• SHORT PROBLEM:
In the listing below, find the line with "return d.reshape(shape), (at", then repeat exactly every line from the top through that one.

• DATA LINES:
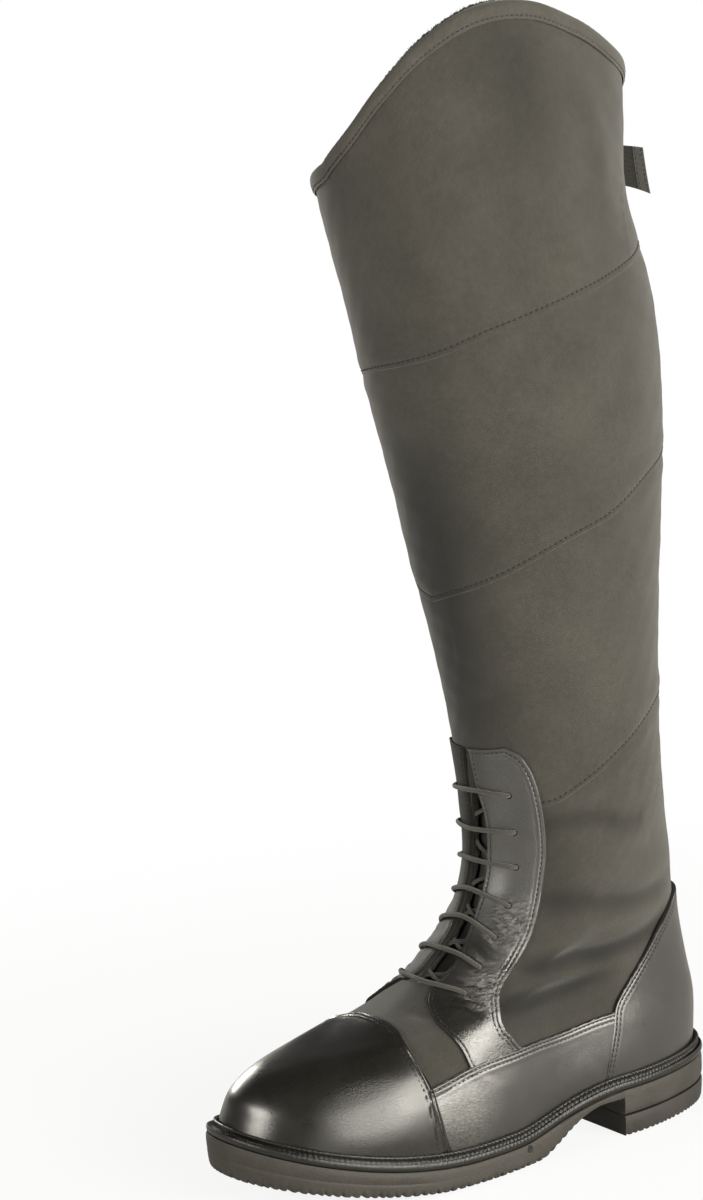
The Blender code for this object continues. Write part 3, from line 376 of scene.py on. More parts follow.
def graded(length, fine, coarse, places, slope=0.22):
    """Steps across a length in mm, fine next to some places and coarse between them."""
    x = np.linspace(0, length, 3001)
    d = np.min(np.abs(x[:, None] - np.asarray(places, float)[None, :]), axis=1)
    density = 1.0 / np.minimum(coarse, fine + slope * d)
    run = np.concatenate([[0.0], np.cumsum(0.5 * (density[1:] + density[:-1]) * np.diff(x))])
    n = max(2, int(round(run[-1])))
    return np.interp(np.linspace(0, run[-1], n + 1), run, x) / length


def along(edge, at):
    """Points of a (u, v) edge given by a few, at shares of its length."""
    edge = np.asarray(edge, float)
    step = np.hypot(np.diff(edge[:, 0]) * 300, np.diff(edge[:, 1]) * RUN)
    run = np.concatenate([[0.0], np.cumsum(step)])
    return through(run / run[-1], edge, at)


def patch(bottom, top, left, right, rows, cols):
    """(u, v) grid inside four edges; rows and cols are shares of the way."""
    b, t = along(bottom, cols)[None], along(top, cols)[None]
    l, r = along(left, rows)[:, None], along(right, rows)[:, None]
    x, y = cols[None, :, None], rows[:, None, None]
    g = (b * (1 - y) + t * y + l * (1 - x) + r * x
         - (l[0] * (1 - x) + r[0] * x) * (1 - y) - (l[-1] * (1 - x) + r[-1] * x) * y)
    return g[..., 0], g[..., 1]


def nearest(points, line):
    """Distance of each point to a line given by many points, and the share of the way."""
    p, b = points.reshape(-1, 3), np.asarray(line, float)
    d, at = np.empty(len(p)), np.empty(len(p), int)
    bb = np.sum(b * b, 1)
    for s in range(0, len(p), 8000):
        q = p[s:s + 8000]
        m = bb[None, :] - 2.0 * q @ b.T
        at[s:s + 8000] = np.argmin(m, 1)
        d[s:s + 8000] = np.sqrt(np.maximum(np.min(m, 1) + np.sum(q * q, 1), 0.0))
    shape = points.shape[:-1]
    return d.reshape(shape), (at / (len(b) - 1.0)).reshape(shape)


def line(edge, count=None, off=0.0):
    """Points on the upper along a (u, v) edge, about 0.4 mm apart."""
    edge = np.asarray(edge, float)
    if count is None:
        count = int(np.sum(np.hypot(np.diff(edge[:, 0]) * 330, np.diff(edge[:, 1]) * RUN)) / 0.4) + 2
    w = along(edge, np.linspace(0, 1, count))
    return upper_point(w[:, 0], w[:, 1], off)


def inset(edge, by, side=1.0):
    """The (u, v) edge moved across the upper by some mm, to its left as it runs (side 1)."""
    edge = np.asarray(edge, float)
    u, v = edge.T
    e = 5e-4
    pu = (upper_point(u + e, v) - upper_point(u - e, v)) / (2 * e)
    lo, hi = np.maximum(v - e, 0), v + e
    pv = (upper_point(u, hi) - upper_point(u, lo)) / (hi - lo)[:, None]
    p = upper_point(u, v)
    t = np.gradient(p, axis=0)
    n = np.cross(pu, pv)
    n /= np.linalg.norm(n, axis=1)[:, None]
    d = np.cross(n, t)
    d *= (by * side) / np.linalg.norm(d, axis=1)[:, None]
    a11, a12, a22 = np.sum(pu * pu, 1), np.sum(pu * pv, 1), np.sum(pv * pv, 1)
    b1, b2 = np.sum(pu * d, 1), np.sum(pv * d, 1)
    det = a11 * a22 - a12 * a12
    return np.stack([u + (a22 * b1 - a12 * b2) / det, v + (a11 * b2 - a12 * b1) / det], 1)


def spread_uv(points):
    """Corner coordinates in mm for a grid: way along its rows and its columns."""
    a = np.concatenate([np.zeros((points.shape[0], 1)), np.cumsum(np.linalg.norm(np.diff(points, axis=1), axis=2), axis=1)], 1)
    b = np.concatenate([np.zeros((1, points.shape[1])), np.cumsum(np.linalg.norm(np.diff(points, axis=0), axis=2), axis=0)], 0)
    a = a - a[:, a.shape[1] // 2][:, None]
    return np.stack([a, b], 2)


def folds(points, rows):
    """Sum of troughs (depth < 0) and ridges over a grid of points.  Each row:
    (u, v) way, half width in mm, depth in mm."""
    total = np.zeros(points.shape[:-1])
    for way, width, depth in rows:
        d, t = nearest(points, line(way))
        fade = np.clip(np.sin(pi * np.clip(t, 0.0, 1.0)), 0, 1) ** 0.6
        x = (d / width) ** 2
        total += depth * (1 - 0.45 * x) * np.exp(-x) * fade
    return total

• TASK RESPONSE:
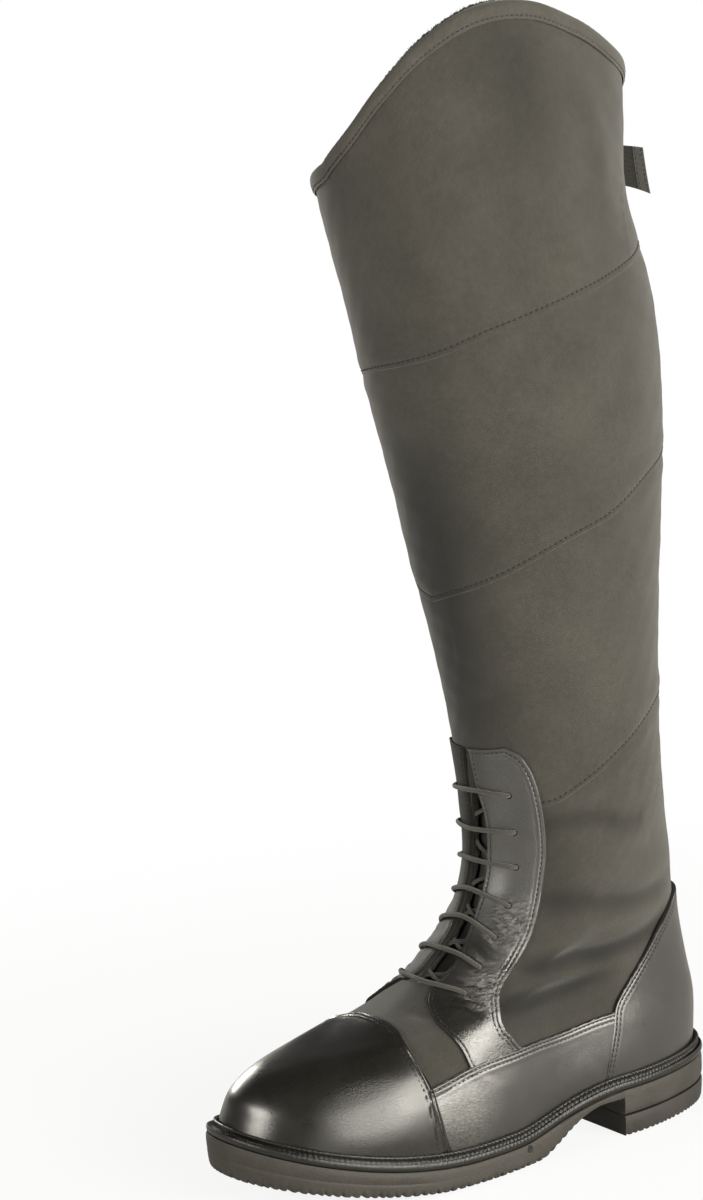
The Blender code for this object continues. Write part 3, from line 376 of scene.py on. More parts follow.
def graded(length, fine, coarse, places, slope=0.22):
    """Steps across a length in mm, fine next to some places and coarse between them."""
    x = np.linspace(0, length, 3001)
    d = np.min(np.abs(x[:, None] - np.asarray(places, float)[None, :]), axis=1)
    density = 1.0 / np.minimum(coarse, fine + slope * d)
    run = np.concatenate([[0.0], np.cumsum(0.5 * (density[1:] + density[:-1]) * np.diff(x))])
    n = max(2, int(round(run[-1])))
    return np.interp(np.linspace(0, run[-1], n + 1), run, x) / length


def along(edge, at):
    """Points of a (u, v) edge given by a few, at shares of its length."""
    edge = np.asarray(edge, float)
    step = np.hypot(np.diff(edge[:, 0]) * 300, np.diff(edge[:, 1]) * RUN)
    run = np.concatenate([[0.0], np.cumsum(step)])
    return through(run / run[-1], edge, at)


def patch(bottom, top, left, right, rows, cols):
    """(u, v) grid inside four edges; rows and cols are shares of the way."""
    b, t = along(bottom, cols)[None], along(top, cols)[None]
    l, r = along(left, rows)[:, None], along(right, rows)[:, None]
    x, y = cols[None, :, None], rows[:, None, None]
    g = (b * (1 - y) + t * y + l * (1 - x) + r * x
         - (l[0] * (1 - x) + r[0] * x) * (1 - y) - (l[-1] * (1 - x) + r[-1] * x) * y)
    return g[..., 0], g[..., 1]


def nearest(points, line):
    """Distance of each point to a line given by many points, and the share of the way."""
    p, b = points.reshape(-1, 3), np.asarray(line, float)
    d, at = np.empty(len(p)), np.empty(len(p), int)
    bb = np.sum(b * b, 1)
    for s in range(0, len(p), 8000):
        q = p[s:s + 8000]
        m = bb[None, :] - 2.0 * q @ b.T
        at[s:s + 8000] = np.argmin(m, 1)
        d[s:s + 8000] = np.sqrt(np.maximum(np.min(m, 1) + np.sum(q * q, 1), 0.0))
    shape = points.shape[:-1]
    return d.reshape(shape), (at / (len(b) - 1.0)).reshape(shape)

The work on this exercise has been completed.